Dr. Randi George
Hadih (Hello), my name is Randi George. I am First Nations (Wet’suwet’en), born & raised in Hagwilget Village (a small reserve in Northern BC). I am Gitdumden (Bear Clan) & belong to Kaiyex Weniits (House in the Middle of Many). I am also Metis on my Mother’s side, with roots to Meadow Lake Saskatchewan.
I am now honoured to live as a guest on the traditional territories of the Lheidli T’enneh (Prince George, a small Northern BC city) for over 20 years now. I completed my Bachelor of Science at the University of Northern British Columbia (UNBC), then worked in the medical field for several years. It was my work at Central Interior Native Health Society that really pushed me to pursue medicine. CINHS served the Indigenous, disadvantaged & marginalized downtown population & was run by an incredible interdisciplinary team that exemplified culturally safe care. I knew the typical western medical system, as it was, was not a safe place for my people. CINHS showed me there is a way to make it safer & more supportive; and I wanted to be a part of making those changes on a larger scale.
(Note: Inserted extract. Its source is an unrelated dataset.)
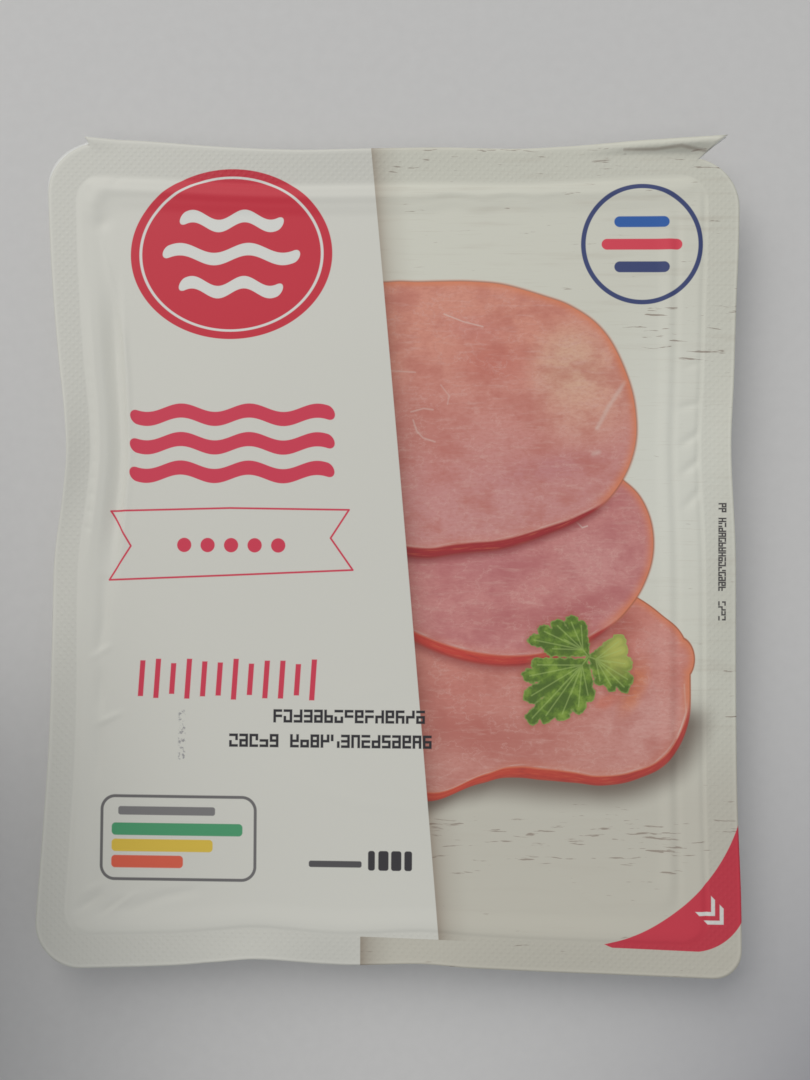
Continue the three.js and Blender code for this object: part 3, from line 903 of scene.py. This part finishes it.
# The white panel over the left of the print: bare film, cut along a slanting line, with a soft shadow printed
# along it. The film's next repeat starts below the end of the print, with the panel's edge back where it is
# at the top.
PANEL_EDGE, PANEL_SLANT, PANEL_BULGE = 3.9, -0.0915, 0.3
PANEL_SHADOW = (0.60, 0.53, 0.49, 1)
SHADOW_LENGTH, SHADOW_END = 2.7, (5.0, 9.0)
NEXT_EDGE = -6.1
END_PLACE, END_SLANT = -90.05, -0.0297

print_end = y - x * END_SLANT - END_PLACE
below = inside(print_end, 0.08)
bulge = (1.0 - (y / HALF_LENGTH).sum("POWER", 2.0)) * PANEL_BULGE
edge_place = y * PANEL_SLANT + PANEL_EDGE + bulge
edge_place = edge_place + below * (NEXT_EDGE - edge_place)
beyond_edge = x - edge_place
picture = mixed(below, picture, wood)
shade = (beyond_edge.risen() * (-1 / SHADOW_LENGTH)).sum("EXPONENT")
shade = shade * (1.0 - beyond_edge.smooth(*SHADOW_END))
picture = multiplied(shade, picture, PANEL_SHADOW)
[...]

I applied to medical school with the goal to not only work in medicine, but to dedicate my life to education & advocacy regarding the issues impacting our people & our communities. In 2020, I graduated from the Northern Medical Program (NMP) & was accepted into the Psychiatry Program with the University of British Columbia (UBC). I am now in my 3rd Year of Residency, with a focus on childhood & inter-generational trauma. As the grand-daughter of a Residential School Survivor & grand-daughter, daughter, & niece to Indian Hospital & Day School Survivors, I have remained very passionate about increasing cultural safety/understanding & working towards Truth & Reconciliation. And, as I’ve gone through medical training, I’ve realized that we not only need this for our patients, but for our providers as well. The process of applying for, training within, & practicing medicine needs to be more culturally safe, supportive, & equitable for Indigenous Peoples across Canada, in a way that acknowledges, honours, & supports our Indigeneity throughout our training & careers.
I have been a member of IPAC for many years & now, as the Resident Director, I hope to continue my work towards these goals within a team & group that continues to life each other up along our journeys through medicine & healing. Tabi Misiyh, thank you very much.